**YOUR TASK:** What follows is a listing. Return every line of it exactly.

**INFORMATION SHOWN:**
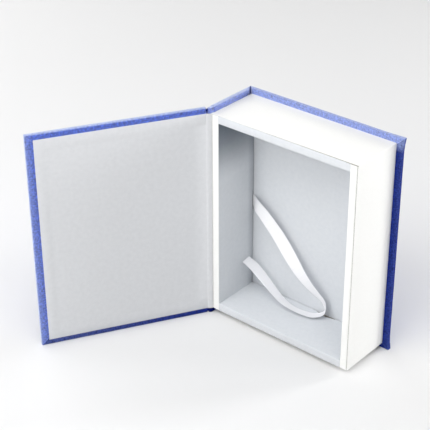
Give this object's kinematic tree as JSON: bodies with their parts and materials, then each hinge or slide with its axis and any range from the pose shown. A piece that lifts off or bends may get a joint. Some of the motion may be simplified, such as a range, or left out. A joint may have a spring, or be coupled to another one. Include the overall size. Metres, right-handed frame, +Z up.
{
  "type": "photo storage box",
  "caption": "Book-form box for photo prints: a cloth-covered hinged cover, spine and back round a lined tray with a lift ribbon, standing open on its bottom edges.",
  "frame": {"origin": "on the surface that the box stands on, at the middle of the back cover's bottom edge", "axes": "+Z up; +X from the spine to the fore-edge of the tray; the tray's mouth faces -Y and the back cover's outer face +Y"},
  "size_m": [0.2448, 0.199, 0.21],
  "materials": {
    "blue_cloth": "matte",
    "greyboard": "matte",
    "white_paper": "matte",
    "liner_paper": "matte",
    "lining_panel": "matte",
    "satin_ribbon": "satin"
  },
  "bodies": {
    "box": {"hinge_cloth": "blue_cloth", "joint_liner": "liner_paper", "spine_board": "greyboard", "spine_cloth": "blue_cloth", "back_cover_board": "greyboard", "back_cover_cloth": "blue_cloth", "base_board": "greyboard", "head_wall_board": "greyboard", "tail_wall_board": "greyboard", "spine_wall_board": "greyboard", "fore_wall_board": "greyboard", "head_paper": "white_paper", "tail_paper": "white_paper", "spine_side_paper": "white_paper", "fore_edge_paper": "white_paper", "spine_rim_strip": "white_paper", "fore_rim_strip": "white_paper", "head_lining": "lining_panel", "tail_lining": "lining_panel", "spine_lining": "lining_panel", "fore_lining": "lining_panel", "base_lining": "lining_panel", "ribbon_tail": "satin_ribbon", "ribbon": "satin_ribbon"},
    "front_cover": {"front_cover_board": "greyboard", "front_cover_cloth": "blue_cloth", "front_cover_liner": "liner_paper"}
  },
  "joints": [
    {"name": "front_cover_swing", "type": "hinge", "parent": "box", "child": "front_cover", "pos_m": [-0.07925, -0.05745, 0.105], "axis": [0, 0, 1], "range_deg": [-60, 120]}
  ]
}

**FULL OUTPUT:**
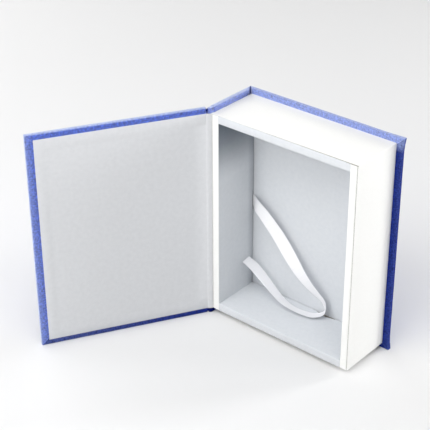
Give this object's kinematic tree as JSON: bodies with their parts and materials, then each hinge or slide with its axis and any range from the pose shown. A piece that lifts off or bends may get a joint. Some of the motion may be simplified, such as a range, or left out. A joint may have a spring, or be coupled to another one. Include the overall size. Metres, right-handed frame, +Z up.
{
  "type": "photo storage box",
  "caption": "Book-form box for photo prints: a cloth-covered hinged cover, spine and back round a lined tray with a lift ribbon, standing open on its bottom edges.",
  "frame": {"origin": "on the surface that the box stands on, at the middle of the back cover's bottom edge", "axes": "+Z up; +X from the spine to the fore-edge of the tray; the tray's mouth faces -Y and the back cover's outer face +Y"},
  "size_m": [0.2448, 0.199, 0.21],
  "materials": {
    "blue_cloth": "matte",
    "greyboard": "matte",
    "white_paper": "matte",
    "liner_paper": "matte",
    "lining_panel": "matte",
    "satin_ribbon": "satin"
  },
  "bodies": {
    "box": {"hinge_cloth": "blue_cloth", "joint_liner": "liner_paper", "spine_board": "greyboard", "spine_cloth": "blue_cloth", "back_cover_board": "greyboard", "back_cover_cloth": "blue_cloth", "base_board": "greyboard", "head_wall_board": "greyboard", "tail_wall_board": "greyboard", "spine_wall_board": "greyboard", "fore_wall_board": "greyboard", "head_paper": "white_paper", "tail_paper": "white_paper", "spine_side_paper": "white_paper", "fore_edge_paper": "white_paper", "spine_rim_strip": "white_paper", "fore_rim_strip": "white_paper", "head_lining": "lining_panel", "tail_lining": "lining_panel", "spine_lining": "lining_panel", "fore_lining": "lining_panel", "base_lining": "lining_panel", "ribbon_tail": "satin_ribbon", "ribbon": "satin_ribbon"},
    "front_cover": {"front_cover_board": "greyboard", "front_cover_cloth": "blue_cloth", "front_cover_liner": "liner_paper"}
  },
  "joints": [
    {"name": "front_cover_swing", "type": "hinge", "parent": "box", "child": "front_cover", "pos_m": [-0.07925, -0.05745, 0.105], "axis": [0, 0, 1], "range_deg": [-60, 120]}
  ]
}